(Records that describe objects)
----
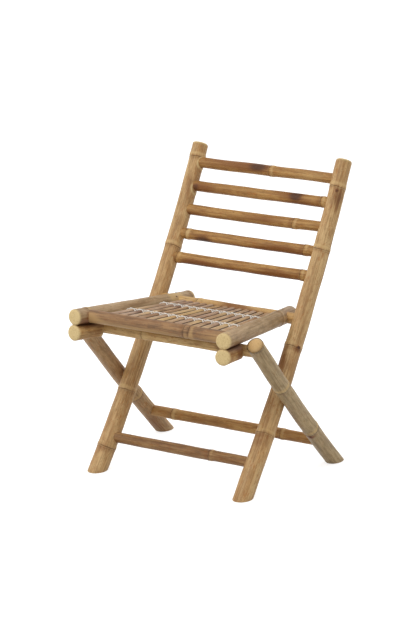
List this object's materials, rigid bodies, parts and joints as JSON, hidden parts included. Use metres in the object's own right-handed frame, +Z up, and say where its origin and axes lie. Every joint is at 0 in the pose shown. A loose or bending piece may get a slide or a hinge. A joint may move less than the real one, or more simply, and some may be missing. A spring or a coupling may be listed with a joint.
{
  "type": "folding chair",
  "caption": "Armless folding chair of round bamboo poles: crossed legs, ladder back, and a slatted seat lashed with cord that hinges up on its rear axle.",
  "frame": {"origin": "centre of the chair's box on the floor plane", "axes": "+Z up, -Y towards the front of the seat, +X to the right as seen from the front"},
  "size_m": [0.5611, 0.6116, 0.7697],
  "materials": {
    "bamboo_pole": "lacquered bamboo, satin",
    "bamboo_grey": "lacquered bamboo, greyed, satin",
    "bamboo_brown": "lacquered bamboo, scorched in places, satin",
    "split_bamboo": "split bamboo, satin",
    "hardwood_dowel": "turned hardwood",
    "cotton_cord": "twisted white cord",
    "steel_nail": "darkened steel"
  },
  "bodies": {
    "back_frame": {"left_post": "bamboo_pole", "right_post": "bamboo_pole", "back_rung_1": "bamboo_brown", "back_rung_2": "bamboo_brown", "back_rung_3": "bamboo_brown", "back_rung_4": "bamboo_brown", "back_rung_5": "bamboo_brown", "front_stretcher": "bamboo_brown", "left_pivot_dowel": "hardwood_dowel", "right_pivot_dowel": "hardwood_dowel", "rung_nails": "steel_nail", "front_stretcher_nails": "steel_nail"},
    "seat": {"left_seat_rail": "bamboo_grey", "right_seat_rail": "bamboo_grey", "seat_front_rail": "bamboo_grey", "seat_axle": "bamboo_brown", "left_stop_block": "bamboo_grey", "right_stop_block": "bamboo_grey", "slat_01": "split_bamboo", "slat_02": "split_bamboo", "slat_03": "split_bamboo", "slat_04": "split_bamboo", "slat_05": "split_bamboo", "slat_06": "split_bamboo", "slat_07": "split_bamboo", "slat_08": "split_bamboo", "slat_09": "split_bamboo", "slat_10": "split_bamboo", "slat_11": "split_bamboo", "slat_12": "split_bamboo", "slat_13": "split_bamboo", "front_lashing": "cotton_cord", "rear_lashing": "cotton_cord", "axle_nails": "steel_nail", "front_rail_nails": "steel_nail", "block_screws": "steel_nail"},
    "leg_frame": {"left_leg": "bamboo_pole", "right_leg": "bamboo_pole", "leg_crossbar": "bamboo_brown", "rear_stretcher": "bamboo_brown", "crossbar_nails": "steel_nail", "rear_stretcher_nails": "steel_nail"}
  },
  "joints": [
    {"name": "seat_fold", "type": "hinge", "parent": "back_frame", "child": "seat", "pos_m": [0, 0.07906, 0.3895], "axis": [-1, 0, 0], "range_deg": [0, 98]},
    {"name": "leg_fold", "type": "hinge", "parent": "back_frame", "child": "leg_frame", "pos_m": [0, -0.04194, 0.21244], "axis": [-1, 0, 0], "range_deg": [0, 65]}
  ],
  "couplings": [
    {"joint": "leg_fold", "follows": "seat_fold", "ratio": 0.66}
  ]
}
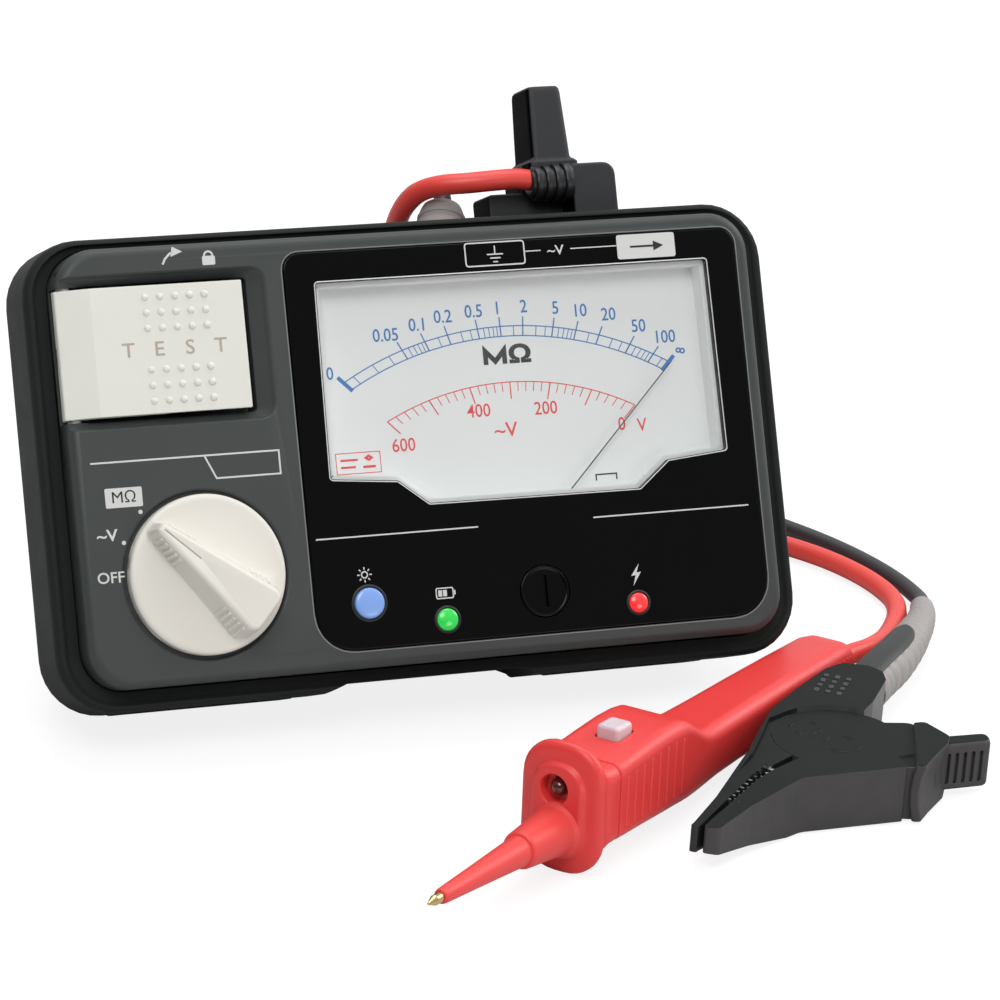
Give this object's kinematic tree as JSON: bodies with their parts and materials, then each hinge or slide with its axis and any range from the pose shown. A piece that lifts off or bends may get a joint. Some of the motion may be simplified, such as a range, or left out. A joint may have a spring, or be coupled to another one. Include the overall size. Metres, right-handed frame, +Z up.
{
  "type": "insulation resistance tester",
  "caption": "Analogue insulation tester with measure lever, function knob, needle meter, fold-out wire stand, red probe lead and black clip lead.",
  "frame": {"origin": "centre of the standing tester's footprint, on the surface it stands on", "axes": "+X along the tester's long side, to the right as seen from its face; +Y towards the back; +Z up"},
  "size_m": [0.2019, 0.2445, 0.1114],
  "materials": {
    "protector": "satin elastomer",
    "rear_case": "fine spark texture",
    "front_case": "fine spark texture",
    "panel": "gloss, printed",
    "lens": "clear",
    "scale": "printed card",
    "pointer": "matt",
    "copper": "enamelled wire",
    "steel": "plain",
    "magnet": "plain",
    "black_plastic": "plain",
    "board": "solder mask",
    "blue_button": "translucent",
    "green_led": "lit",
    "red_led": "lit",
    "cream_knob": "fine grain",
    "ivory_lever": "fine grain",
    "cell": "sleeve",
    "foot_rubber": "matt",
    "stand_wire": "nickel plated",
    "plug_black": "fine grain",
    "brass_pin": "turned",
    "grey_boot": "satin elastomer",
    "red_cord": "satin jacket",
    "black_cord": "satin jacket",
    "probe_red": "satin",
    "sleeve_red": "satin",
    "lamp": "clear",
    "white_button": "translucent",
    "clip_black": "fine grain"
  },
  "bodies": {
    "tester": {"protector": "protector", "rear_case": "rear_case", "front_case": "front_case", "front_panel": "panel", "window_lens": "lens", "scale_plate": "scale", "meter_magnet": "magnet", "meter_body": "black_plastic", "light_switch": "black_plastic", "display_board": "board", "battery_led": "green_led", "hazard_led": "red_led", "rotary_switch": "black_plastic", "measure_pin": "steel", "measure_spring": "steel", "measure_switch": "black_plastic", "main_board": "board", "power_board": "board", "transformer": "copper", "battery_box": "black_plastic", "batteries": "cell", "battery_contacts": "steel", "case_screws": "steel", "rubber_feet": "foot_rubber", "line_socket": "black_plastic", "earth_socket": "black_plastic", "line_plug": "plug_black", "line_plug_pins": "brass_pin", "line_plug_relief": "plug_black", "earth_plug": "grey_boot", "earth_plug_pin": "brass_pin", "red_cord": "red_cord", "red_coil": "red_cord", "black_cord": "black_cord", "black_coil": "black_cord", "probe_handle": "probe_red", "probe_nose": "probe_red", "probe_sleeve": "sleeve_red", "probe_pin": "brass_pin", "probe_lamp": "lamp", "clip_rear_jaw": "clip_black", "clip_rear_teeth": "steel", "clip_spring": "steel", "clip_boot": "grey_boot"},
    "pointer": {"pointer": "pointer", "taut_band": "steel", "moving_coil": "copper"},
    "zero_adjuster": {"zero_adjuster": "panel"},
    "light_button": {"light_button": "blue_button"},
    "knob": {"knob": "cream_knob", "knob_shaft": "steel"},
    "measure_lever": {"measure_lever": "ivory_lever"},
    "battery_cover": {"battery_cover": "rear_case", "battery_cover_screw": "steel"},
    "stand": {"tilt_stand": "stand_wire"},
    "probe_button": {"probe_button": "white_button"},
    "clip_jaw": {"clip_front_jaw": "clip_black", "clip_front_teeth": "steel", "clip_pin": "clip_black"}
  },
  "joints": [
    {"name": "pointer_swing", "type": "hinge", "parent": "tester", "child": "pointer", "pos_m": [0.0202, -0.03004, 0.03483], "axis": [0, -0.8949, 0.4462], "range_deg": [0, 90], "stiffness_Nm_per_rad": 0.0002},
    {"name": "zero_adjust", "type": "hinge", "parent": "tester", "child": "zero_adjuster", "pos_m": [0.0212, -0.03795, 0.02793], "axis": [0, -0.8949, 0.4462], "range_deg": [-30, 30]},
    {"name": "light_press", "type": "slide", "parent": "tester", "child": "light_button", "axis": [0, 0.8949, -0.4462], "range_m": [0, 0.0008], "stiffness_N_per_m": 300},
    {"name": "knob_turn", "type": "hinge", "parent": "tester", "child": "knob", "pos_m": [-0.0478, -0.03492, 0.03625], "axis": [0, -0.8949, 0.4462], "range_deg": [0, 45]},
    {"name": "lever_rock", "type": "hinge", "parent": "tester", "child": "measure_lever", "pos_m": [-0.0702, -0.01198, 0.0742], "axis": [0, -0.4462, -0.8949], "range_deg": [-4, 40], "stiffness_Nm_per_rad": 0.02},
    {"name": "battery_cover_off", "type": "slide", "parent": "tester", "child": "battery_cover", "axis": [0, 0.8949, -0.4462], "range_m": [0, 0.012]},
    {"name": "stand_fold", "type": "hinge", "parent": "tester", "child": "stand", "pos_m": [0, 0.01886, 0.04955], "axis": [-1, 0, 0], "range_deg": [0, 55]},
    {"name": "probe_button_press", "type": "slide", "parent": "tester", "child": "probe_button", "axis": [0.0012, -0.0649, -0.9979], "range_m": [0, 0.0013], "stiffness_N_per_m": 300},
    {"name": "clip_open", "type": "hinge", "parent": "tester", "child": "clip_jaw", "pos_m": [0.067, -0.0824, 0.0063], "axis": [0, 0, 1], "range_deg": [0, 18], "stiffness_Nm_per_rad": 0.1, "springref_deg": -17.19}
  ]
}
----
Pick out all the lines with the word "materials" in them and copy them.

List this object's materials, rigid bodies, parts and joints as JSON, hidden parts included. Use metres in the object's own right-handed frame, +Z up, and say where its origin and axes lie. Every joint is at 0 in the pose shown. A loose or bending piece may get a slide or a hinge. A joint may move less than the real one, or more simply, and some may be missing. A spring or a coupling may be listed with a joint.
  "materials": {
Give this object's kinematic tree as JSON: bodies with their parts and materials, then each hinge or slide with its axis and any range from the pose shown. A piece that lifts off or bends may get a joint. Some of the motion may be simplified, such as a range, or left out. A joint may have a spring, or be coupled to another one. Include the overall size. Metres, right-handed frame, +Z up.
  "materials": {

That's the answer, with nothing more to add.